Storm Clouds Coming

In those first months it was just Kanina, Gaudiya, myself along with our families. The three of us formed the core group. Kama Nagari, Lilashuka and myself were Prabhupada disciples, all the others, including Kanina, were Bhaktipada disciples. We had seniority. I had known Lilashuka for years in the Toronto temple, so we had a special repore. She had known me as Bhakta Brian and used to see me coming to the temple every Sunday. She worked at the university and sometimes we would walk together to the university. She was going to work and I was going for classes. So we had some history and a friendly relationship. Kanina was also a long time devotee, but he had never taken initiation during the Prabhupada years. His original family, when I met him was from the same area where we were going to build our community. As I recall he had a most beautiful wife and a young son and daughter. His wife was a quiet girl, but she had no interest in Krishna Consciousness. She feared it. Consequently, most of the devotees in the temple encouraged him to leave her because she would not become a devotee. This was a terrible thing to see and eventually he did leave her and his family. I was extremely upset to hear of this and I have never forgotten or forgiven the devotees for encouraging such a thing. Karina’s second wife was a devotee, but a very unstable person who would run off and get into all sorts of trouble usually with drugs. Kanina was much better off with his first wife. This second wife put Kanina through hell. So even though Kanina was a Bhaktipad disciple he had an early history like me and we had known each other in the Toronto temple for years. Gaudiya, Lilashuka’s husband, was a passionate and hot blooded young devottee. A very stern and rigid guy, but also a dedicated hard worker. He was the kind of person who needed a master, and once dedicated, he would do anything for that person. He was also a potentially dangerous person because he could turn on you with the same veracity as he would work for you. He became my arms and legs.

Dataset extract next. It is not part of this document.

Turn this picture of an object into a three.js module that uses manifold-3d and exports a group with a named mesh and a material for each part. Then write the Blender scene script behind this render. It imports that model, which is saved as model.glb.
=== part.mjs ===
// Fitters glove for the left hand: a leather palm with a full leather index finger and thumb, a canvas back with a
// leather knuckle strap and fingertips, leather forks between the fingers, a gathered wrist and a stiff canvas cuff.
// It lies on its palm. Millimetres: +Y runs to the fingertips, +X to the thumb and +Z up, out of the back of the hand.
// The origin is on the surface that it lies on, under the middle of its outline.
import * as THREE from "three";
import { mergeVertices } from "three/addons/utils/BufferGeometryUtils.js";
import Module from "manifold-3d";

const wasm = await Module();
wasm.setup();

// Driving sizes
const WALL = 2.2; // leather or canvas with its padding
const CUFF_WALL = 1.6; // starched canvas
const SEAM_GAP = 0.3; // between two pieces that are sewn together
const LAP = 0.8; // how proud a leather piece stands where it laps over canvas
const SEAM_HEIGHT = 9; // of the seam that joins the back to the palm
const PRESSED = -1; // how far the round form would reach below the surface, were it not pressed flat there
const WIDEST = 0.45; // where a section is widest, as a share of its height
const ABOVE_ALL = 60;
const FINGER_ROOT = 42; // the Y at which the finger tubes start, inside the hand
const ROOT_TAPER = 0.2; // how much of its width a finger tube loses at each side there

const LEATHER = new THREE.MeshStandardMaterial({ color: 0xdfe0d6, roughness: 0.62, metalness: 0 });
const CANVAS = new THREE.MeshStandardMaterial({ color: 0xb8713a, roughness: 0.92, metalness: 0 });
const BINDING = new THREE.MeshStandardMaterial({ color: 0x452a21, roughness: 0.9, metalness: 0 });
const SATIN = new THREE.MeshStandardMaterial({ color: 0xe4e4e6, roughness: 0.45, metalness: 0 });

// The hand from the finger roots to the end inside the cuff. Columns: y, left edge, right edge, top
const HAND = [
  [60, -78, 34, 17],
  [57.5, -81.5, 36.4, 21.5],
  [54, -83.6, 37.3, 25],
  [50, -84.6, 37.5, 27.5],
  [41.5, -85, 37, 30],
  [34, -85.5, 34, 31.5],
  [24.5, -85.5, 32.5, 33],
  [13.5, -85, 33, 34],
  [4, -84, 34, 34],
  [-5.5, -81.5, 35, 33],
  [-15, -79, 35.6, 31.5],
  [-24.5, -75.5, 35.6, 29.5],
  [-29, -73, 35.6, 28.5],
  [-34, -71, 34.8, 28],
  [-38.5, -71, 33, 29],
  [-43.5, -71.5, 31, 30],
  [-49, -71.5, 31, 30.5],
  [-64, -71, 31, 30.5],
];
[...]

For the first few months it was just the three of us, so we gradually setup our spiritual program and developed some routines. We would share the cooking and eat a communal noontime meal. My house was the temple and the place for cooking and eating. Even I used to cook for everyone! Together the three of us made trips to New Vrindavan for Bhaktipada’s advice and we even arranged for deities, Radha Vrindavan Natharaj, dancing Radha Krishna. They were very sweet murtis. On one occassion Bhaktipada even visited and blessed our community. To me Bhaktipada was a Godbrother, an equal, but to the others he was a god, but I adopted their mood and got into their excitement. I even personally washed his feet! I groan when I think of this now. It was the only time I ever washed anyone’s feet and it will be the only time I wash anyone’s feet, but at the time it was an important event and I enjoyed it. His visit was also one that enraged the rest of the

Canadian devotee community. He was a hated and feared guru crossing enemy lines at my invitation, so I also became despised. Our community was operating from the perspective of inspiration and faith and they were working from the perspective corporate protocols and political boundaries. A war was about to begin.

After Bhaktipada’s visit our first brahmachari arrived. What is a brahmachari?

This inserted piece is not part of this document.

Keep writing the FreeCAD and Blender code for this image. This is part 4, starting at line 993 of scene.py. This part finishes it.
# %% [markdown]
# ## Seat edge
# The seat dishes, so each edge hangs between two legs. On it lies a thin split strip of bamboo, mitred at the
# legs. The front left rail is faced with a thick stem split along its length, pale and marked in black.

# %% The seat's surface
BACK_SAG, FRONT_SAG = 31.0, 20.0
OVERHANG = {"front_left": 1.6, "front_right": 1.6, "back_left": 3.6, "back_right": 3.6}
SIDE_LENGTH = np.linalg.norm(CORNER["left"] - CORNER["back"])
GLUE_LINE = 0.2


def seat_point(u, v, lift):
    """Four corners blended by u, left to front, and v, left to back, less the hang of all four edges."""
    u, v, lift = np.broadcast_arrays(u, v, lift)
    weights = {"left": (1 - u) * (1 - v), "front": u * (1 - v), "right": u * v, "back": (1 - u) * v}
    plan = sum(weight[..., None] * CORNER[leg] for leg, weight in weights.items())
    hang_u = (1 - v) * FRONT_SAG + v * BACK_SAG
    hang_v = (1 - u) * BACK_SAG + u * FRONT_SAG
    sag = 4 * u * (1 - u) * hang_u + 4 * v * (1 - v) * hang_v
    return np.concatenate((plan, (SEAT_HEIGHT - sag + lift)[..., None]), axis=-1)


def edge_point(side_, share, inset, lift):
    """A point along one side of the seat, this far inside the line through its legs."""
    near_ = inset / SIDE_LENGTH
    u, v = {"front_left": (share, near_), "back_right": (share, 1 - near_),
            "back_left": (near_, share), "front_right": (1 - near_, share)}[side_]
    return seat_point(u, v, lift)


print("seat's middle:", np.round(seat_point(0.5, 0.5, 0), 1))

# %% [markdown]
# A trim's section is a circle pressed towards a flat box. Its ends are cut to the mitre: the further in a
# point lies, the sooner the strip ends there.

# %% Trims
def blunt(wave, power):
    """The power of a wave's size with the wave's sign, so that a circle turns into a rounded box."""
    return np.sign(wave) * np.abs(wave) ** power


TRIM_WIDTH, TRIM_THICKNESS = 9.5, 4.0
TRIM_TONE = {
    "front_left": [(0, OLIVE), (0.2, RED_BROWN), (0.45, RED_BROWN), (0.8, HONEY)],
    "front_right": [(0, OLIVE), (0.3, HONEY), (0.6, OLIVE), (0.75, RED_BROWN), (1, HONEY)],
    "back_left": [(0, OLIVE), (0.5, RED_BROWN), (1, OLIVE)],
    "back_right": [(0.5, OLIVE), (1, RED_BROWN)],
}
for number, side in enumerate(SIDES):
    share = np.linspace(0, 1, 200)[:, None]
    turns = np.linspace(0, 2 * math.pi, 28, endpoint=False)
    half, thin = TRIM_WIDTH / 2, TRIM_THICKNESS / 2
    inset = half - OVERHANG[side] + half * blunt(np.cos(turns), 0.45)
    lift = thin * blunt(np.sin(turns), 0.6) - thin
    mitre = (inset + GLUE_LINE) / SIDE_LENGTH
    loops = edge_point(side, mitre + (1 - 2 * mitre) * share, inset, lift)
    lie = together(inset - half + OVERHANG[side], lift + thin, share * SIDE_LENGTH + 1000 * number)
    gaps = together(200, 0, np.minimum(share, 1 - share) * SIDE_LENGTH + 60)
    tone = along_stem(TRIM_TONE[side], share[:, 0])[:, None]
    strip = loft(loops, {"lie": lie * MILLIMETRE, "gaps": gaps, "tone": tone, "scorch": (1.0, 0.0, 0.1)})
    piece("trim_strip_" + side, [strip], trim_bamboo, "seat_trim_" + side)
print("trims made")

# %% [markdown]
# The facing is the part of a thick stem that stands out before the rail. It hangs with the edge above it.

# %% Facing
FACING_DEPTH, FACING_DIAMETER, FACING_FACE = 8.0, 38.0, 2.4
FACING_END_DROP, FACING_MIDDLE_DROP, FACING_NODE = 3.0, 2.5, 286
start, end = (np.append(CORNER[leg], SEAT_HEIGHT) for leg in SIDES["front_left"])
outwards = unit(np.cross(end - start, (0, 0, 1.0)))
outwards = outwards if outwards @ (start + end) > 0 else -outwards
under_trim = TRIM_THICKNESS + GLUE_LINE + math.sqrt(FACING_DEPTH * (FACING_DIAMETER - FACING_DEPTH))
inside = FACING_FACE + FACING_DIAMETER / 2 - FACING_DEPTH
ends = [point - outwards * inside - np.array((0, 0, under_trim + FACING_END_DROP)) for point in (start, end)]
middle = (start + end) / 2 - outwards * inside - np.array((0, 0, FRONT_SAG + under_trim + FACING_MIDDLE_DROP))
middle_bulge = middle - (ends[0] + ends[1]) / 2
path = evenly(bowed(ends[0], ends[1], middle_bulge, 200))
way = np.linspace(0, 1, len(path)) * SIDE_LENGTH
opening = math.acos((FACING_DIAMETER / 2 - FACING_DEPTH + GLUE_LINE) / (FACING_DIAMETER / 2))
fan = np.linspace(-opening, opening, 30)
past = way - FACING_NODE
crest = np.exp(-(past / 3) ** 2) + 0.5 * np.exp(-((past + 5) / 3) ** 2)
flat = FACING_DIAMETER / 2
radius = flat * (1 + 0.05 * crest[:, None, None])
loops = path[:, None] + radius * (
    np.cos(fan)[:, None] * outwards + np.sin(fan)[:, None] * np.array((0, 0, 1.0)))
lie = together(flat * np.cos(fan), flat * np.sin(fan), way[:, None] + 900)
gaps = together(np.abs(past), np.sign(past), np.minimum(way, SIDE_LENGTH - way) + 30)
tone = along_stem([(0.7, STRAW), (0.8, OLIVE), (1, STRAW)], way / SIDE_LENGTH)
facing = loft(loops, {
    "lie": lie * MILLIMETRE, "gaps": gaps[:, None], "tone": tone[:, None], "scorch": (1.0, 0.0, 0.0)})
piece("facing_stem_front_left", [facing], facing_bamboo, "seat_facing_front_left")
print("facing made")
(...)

Literally the word means “one who walks in the ways of God; it means an unmarried young man, a dedicated worker, a money maker! Do you remember that I told you about “The Pick”? Originally, devotees would go into the streets and chant the names of Krishna, later, that also included selling religious books, but afterPrabhupada’s passing it quickly degenerated into selling “whatever,” flowers, bumper stickers, records, anything for money. This brahmachari was sent to by Bhaktipada to be our first collector. My God, I had criticized the pick and now here I was taking full advantage of it. We needed a separate building for a temple. We simply could not continue to use my house and so we rented a farm house as our first temple and now we needed money to pay the rent. It became the job of Jnanidas, our brahmachari, to collect these funds. And collect he did! We now had a very positive cash flow. Yes, I now understood why every ISKCON temple president promoted the pick. But picking met that we were now competing with the other Canadian temples for a limited events market. By events I mean rock concerts, football games, race car competitions and so on. Our brahmachari would often be seen at these same events as the Toronto and Montreal devottees. They viewed us as a New Vrindavan satellite crossing turf boundaries, and unfortunately New Vrindavan had a reputation for being extremely aggressive. They would move into a town, break the law, clean the place out, and then let the local temple take the “rap.” Our pick was not like that, but still I do not blame these Canadian temples for becoming alarmed.